In 2023 alone, the grey-haired eminence bid farewell to Jeff Beck, one of his oldest friends – and earliest rivals – and Killing Joke’s Geordie Walker, a player Page has admired for decades. Jimi Hendrix is long gone, of course, and we lost Eddie Van Halen back in 2020. David Gilmour (77) and Eric Clapton (78) are still somewhat active but have ceased moving their music forward. More egregiously, Clapton, first of the triumvirate of guitar heroes to helm The Yardbirds, has been pushing unpleasant and harmful theories about vaccines and other hot button issues. Hardly the behavior of a god.

While it’s too reductive to say that Page stands alone on that mythical pinnacle, as there are some brilliant guitarists working today, it is safe to say that Page occupies a unique perch, as much for what he has done as for what he hasn’t. By age 20 he had served a rock ‘n’ roll apprenticeship on the road and established himself as one of the leading guitarists in London’s studio scene, playing acoustic and electric parts on everything from Goldfinger’s classic theme to songs by The Kinks, The Who, Marianne Faithfull and dozens of others less well-remembered. During a brief spell as an in-house producer, he tipped his hand as a sonic architect, shocking the strait-laced engineers by driving Clapton’s guitar into the red on “Telephone Blues” during a session for John Mayall & The Bluesbreakers.
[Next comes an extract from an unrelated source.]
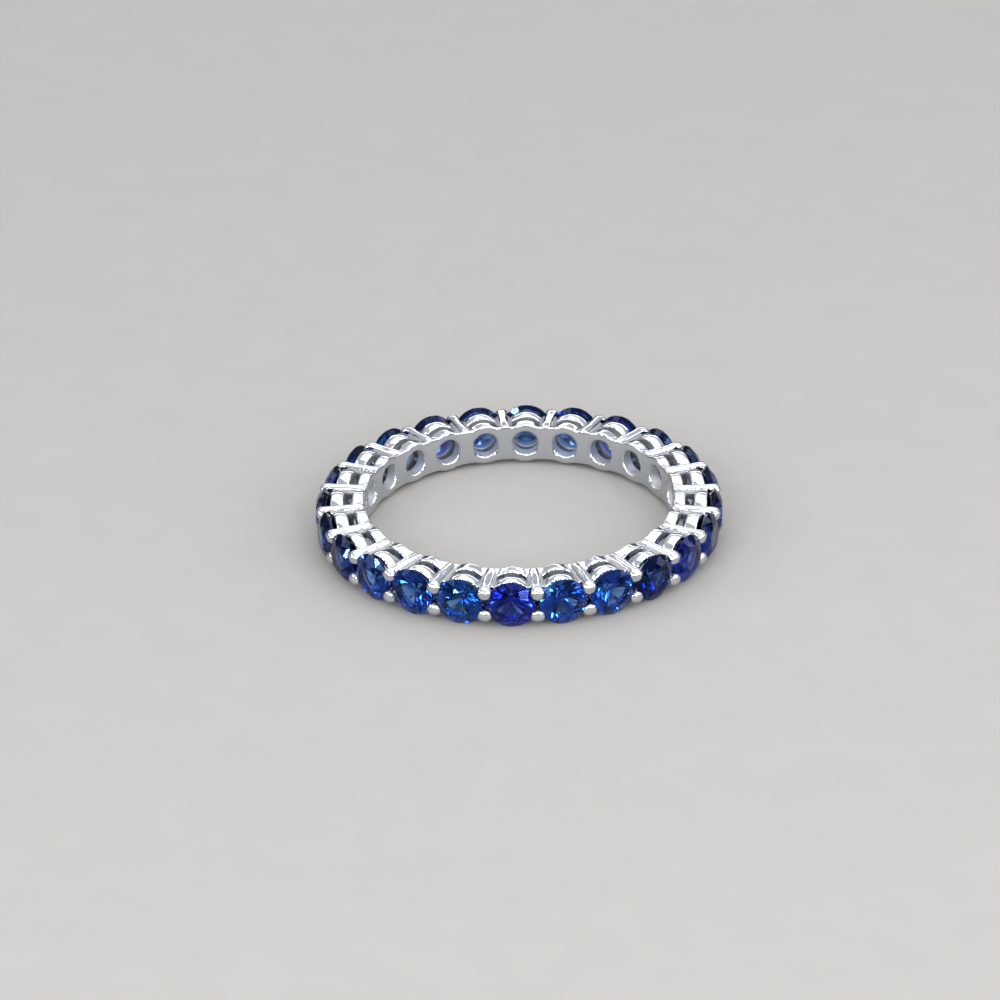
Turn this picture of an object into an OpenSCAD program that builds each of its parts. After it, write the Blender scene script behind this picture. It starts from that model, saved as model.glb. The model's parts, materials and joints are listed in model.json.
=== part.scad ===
// Eternity ring: a cast white metal setting with round brilliant sapphires all the way round.
// Millimetres. +Z is the finger's axis. The ring lies on its side on z = 0, as it does on a table.

/* [Finger] */
// Inner diameter, US ring size 6 1/2
finger_d = 16.9; // [14:0.1:22]

/* [Stones] */
// Number of stones round the ring
stone_count = 24; // [20:1:28]
// Gap between the girdles of neighbouring stones
stone_gap = 0.2; // [0.1:0.02:0.3]
// Table's corner to corner width as a share of the stone's diameter
table_share = 0.57; // [0.5:0.01:0.66]
// Angle of the crown's main facets
crown_angle = 34; // [28:1:38]
// Angle of the pavilion's main facets
pavilion_angle = 41; // [38:1:43]
// Thickness of the girdle at the main facets
girdle_t = 0.08; // [0.06:0.01:0.12]
// Length of the star facets as a share of the crown's slope
star_share = 0.5; // [0.4:0.05:0.6]
// Length of the lower girdle facets as a share of the pavilion's slope
lower_share = 0.77; // [0.7:0.01:0.85]
// Play between a stone and its seat
seat_gap = 0.02; // [0.01:0.005:0.04]

/* [Baskets] */
// Radial thickness of the inner band, which is also the lower gallery
band_t = 0.64; // [0.5:0.02:0.9]
// Radial height of the open slot between the two galleries
slot_h = 0.45; // [0.3:0.02:0.6]
// Radial height of the upper gallery
gallery_h = 0.73; // [0.5:0.02:0.9]
// Radial distance from the upper gallery's rim to the middle of the girdle
girdle_rise = 0.38; // [0.3:0.02:0.5]
// How far the inner band's edge slopes down between the baskets, from the finger to the slot
band_slope = 0.2; // [0.1:0.01:0.3]
// How far the lower gallery's barrel stands inside the girdle
lower_inset = 0.14; // [0.08:0.01:0.25]
// How far the upper gallery's barrel stands inside the girdle
upper_inset = 0.1; // [0.06:0.01:0.2]
// Diameter of the azure, the round hole behind each stone
azure_d = 1.4; // [1:0.05:1.6]

/* [Prongs] */
// Width of a prong's bar
prong_w = 0.54; // [0.4:0.02:0.6]
// Depth of a prong's bar
prong_h = 0.45; // [0.35:0.02:0.5]
// Chamfer along a prong's upper edges
prong_chamfer = 0.1; // [0.03:0.01:0.12]
// Angle at which a bar leans towards the ring's middle plane on its way out
prong_lean = 2; // [0:0.5:4]
// Width of the shoulder under the bar, which joins neighbouring baskets
shoulder_w = 0.92; // [0.8:0.02:1]
// Depth of the shoulder
shoulder_h = 0.6; // [0.5:0.02:0.7]
// How far the shoulder lies below the top of the bar
shoulder_drop = 0.12; // [0.08:0.01:0.2]
// Height of the slope at each side of the shoulder
shoulder_slope = 0.15; // [0.1:0.01:0.2]
// Diameter of the bead at a prong's end
bead_d = 0.68; // [0.62:0.02:0.8]
// Diameter of the tip below the bead, which fills the notch between two stones
tip_d = 0.46; // [0.4:0.02:0.52]
// How far a bead and its tip reach over the girdle
bead_grip = 0.08; // [0.04:0.01:0.12]
// How far a bead stands out past the middle of the girdle, at its centre
bead_out = 0.03; // [0:0.01:0.12]
// How far a bead stands proud of its bar
bead_proud = 0.06; // [0.02:0.01:0.1]
// How far the band's inner edge lies below the top of the bars
rim_drop = 0.03; // [0.02:0.01:0.1]

/* [Hidden] */
$fn = 96;
over = 0.5;
pitch = 360 / stone_count;

// Radii from the finger's axis
finger_r = finger_d / 2;
band_r = finger_r + band_t;
gallery_r0 = band_r + slot_h;
gallery_r1 = gallery_r0 + gallery_h;
girdle_r = gallery_r1 + girdle_rise;
bead_r0 = girdle_r + bead_out;

// One stone, about its own axis, with the middle of the girdle at 0 and the table up
stone_r = girdle_r * tan(pitch / 2) - stone_gap / 2;
mains = 8;
sector = 360 / mains;
half = sector / 2;
quarter = sector / 4;
girdle_z = girdle_t / 2;
table_r = stone_r * table_share;
table_z = girdle_z + (stone_r - table_r) * tan(crown_angle);
star_r = table_r * cos(half) + star_share * (stone_r - table_r * cos(half));
star_z = girdle_z + tan(crown_angle) * (stone_r - star_r * cos(half));
lower_r = stone_r * (1 - lower_share) / cos(half);
lower_z = -girdle_z - tan(pavilion_angle) * (stone_r - lower_r * cos(half));
culet_z = -girdle_z - tan(pavilion_angle) * stone_r;
upper_dip = (star_z - girdle_z) / (stone_r - star_r) / cos(quarter) * stone_r * (1 - cos(quarter));
lower_dip = (-girdle_z - lower_z) / (stone_r - lower_r) / cos(quarter) * stone_r * (1 - cos(quarter));

// Height of the ring's middle plane, and heights from it
mid_z = stone_r;
bead_r = bead_d / 2;
bead_side = bead_r0 * sin(pitch / 2);
function grip_z(r) = sqrt(pow(stone_r + r - bead_grip, 2) - pow(bead_side, 2));
prong_top = grip_z(bead_r) + bead_r - bead_proud + (bead_r0 - finger_r) * tan(prong_lean);
rim_z = prong_top - rim_drop;

function stone_name(i) = str("sapphire_", i < 10 ? "0" : "", i);

// Turns its children to the axis of stone i, with X pointing outwards. A pair of prongs is at the front
module at_stone(i) {
    rotate([0, 0, -90 + (i - 0.5) * pitch]) children();
}

// Turns what stands on +Z to point outwards along +X, with its base at radius r
module outwards(r) {
    translate([r, 0, 0]) rotate([0, 90, 0]) children();
}

// Carries a section along a bar's lean, from the finger's hole to radius r1. It is drawn in side and
// height, with the top of the bar at 0
module along_bar(r1, section) {
    translate([finger_r, 0, prong_top]) rotate([0, prong_lean, 0])
        translate([-over, 0, 0]) rotate([90, 0, 90])
            linear_extrude((r1 - finger_r) / cos(prong_lean) + over) polygon(section);
}

// Inner band and lower gallery: a hoop whose edges rise in an arc behind each stone
module band() {
    slope = band_slope / band_t;
    hoop = [[finger_r - over, rim_z], [finger_r, rim_z], [band_r + over, rim_z - slope * (band_t + over)]];
    intersection() {
        cylinder(r = band_r, h = stone_r * 2, center = true);
        union() {
            rotate_extrude() polygon(concat(hoop, [for (k = [2:-1:0]) [hoop[k][0], -hoop[k][1]]]));
            for (i = [1:stone_count]) at_stone(i)
                outwards(finger_r - over) cylinder(r = stone_r - lower_inset, h = band_t + over * 2);
        }
    }
}

// Upper gallery of one basket
module gallery() {
    outwards(gallery_r0) cylinder(r = stone_r - upper_inset, h = gallery_h);
}

// Prong shared by two stones: a leaning bar, the shoulder under it, and the bead and tip at its end
module prong() {
    w = prong_w / 2;
    s = shoulder_w / 2;
    c = prong_chamfer;
    d = shoulder_drop;
    along_bar(bead_r0, [[-w, -prong_h], [w, -prong_h], [w, -c], [w - c, 0], [c - w, 0], [-w, -c]]);
    along_bar(gallery_r1, [
        [-s, -d - shoulder_h], [s, -d - shoulder_h], [s, -d - shoulder_slope],
        [w, -d], [-w, -d], [-s, -d - shoulder_slope]]);
    for (r = [bead_r, tip_d / 2]) translate([bead_r0, 0, grip_z(r)]) sphere(r = r);
}

// Space for a stone with its play, about the stone's axis
module seat() {
    g = seat_gap;
    rotate_extrude() polygon([
        [0, culet_z - g * 2], [lower_r + g, lower_z - g], [stone_r + g, -girdle_z - g],
        [stone_r + g, girdle_z + g], [star_r + g, star_z + g], [table_r + g, table_z + g],
        [0, table_z + g]]);
}

// Polished setting, cast in one piece
module setting() {
    color("gainsboro") translate([0, 0, mid_z]) difference() {
        union() {
            band();
            for (i = [1:stone_count]) at_stone(i) {
                gallery();
                for (side = [0, 1]) mirror([0, 0, side]) rotate([0, 0, pitch / 2]) prong();
            }
        }
        cylinder(r = finger_r, h = stone_r * 3, center = true);
        for (i = [1:stone_count]) at_stone(i) {
            outwards(finger_r - over) cylinder(d = azure_d, h = girdle_r - finger_r + over);
            outwards(girdle_r) seat();
        }
    }
}

// Ring of points of a stone: radius, height, first angle and the angle between them
function points_round(r, z, first, step) = [for (a = [first:step:first + 359]) [r * cos(a), r * sin(a), z]];

// Girdle's edge, which dips between the points where the facets meet it
function girdle_edge(z, dip) = [for (j = [0:mains * 4 - 1])
    [stone_r * cos(j * quarter), stone_r * sin(j * quarter), j % 2 == 0 ? z : z - dip]];

// Round brilliant: table, stars, kites, upper girdle facets, girdle, lower girdle facets and pavilion mains
module brilliant() {
    g = mains * 4;
    table = 0;
    stars = table + mains;
    top = stars + mains;
    bottom = top + g;
    lowers = bottom + g;
    culet = lowers + mains;
    points = concat(
        points_round(table_r, table_z, 0, sector), points_round(star_r, star_z, half, sector),
        girdle_edge(girdle_z, upper_dip), girdle_edge(-girdle_z, -lower_dip),
        points_round(lower_r, lower_z, half, sector), [[0, 0, culet_z]]);
    faces = concat(
        [[for (k = [mains - 1:-1:0]) table + k]],
        [for (k = [0:mains - 1]) [table + k, table + (k + 1) % mains, stars + k]],
        [for (k = [0:mains - 1]) [table + k, stars + k, top + 4 * k, stars + (k + mains - 1) % mains]],
        [for (k = [0:mains - 1]) for (h = [0, 2])
            [stars + k, top + (4 * k + h + 2) % g, top + 4 * k + h + 1, top + 4 * k + h]],
        [for (j = [0:g - 1]) [top + j, top + (j + 1) % g, bottom + (j + 1) % g, bottom + j]],
        [for (k = [0:mains - 1]) for (h = [0, 2])
            [lowers + k, bottom + 4 * k + h, bottom + 4 * k + h + 1, bottom + (4 * k + h + 2) % g]],
        [for (k = [0:mains - 1]) [culet, lowers + (k + mains - 1) % mains, bottom + 4 * k, lowers + k]]);
    polyhedron(points = points, faces = faces);
}

// Stone i, turned about its own axis by a whole number of girdle steps, as stones are set at random
module sapphire(i) {
    shades = ["mediumblue", "royalblue", "midnightblue", "steelblue", "navy"];
    color(shades[(i * 3) % len(shades)]) translate([0, 0, mid_z])
        at_stone(i) outwards(girdle_r) rotate([0, 0, (i * i * 3 % 4) * quarter]) brilliant();
}

setting();
for (i = [1:stone_count]) sapphire(i);
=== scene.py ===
import json
from math import cos, pi, radians, sin, tan

import bmesh
import bpy
import numpy as np
from mathutils import Matrix, Vector


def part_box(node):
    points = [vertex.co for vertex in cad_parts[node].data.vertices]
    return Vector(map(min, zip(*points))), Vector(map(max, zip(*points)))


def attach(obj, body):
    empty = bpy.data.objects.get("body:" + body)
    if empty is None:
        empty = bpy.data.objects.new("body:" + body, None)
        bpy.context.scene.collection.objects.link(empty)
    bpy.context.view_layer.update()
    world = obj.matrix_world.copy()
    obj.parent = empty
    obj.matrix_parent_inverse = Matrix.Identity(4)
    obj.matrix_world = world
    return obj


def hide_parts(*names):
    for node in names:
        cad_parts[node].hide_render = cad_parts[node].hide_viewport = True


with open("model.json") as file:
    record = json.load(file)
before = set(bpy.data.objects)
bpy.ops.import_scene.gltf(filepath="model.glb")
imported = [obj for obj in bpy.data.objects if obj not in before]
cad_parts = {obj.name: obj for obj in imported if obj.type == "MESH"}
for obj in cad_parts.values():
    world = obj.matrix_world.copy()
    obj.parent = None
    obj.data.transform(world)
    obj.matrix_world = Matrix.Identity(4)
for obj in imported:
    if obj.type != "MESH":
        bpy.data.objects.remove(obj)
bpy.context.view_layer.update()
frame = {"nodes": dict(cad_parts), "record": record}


# Setting
# The setting is cast in one piece in 14 ct white gold: an inner band pierced by an azure behind each
# stone, an open basket round each stone, and a pair of prongs between every two stones. It is worked
# out in millimetres as one cell, from a stone's axis to the next prong and from the middle plane up.
MM = 0.001

stones = sorted(name for name in frame["nodes"] if name.startswith("sapphire"))
pitch = 2 * pi / len(stones)
mid_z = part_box(stones[0])[1].z / 2 / MM
stone_r = mid_z
finger_r = next(m for m in frame["record"]["mounts"] if m["name"] == "finger_bore")["dims"]["r_mm"]
stone_gap = 0.2
girdle_r = (stone_r + stone_gap / 2) / tan(pitch / 2)
girdle_t = 0.08
seat_gap = 0.02
crown_angle = radians(34)
pavilion_angle = radians(41)

band_t = 0.64
slot_h = 0.45
gallery_h = 0.73
band_r = finger_r + band_t
gallery_r0 = band_r + slot_h
gallery_r1 = gallery_r0 + gallery_h
rim_z = 1.033
rim_drop = 0.03
band_slope = 0.2
band_barrel_r = stone_r - 0.14
gallery_barrel_r = stone_r - 0.1
azure_r = 0.7
edge_r = 0.11

prong_top = rim_z + rim_drop
prong_lean = radians(2)
shoulder_w = 0.92
shoulder_h = 0.6
shoulder_drop = 0.12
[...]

Shortly after that, he joined The Yardbirds, first as a bassist just so see if he liked being in a band, but quickly moving into a twin lead guitar arrangement with Jeff Beck. Though short-lived thanks to Beck’s cantankerous nature, it was enough time for Page to recognize that studio work, with all its compromises, was no longer for him. The Yardbirds themselves, while a mighty force on stage, also faced restrictions in the studio that eventually contributed to their split. Then, in 1968, came the formation of Led Zeppelin, launching one of the most creatively and financially successful bands of all time and writing the names of Page, John Paul Jones, Robert Plant and John Bonham in the halls of legend.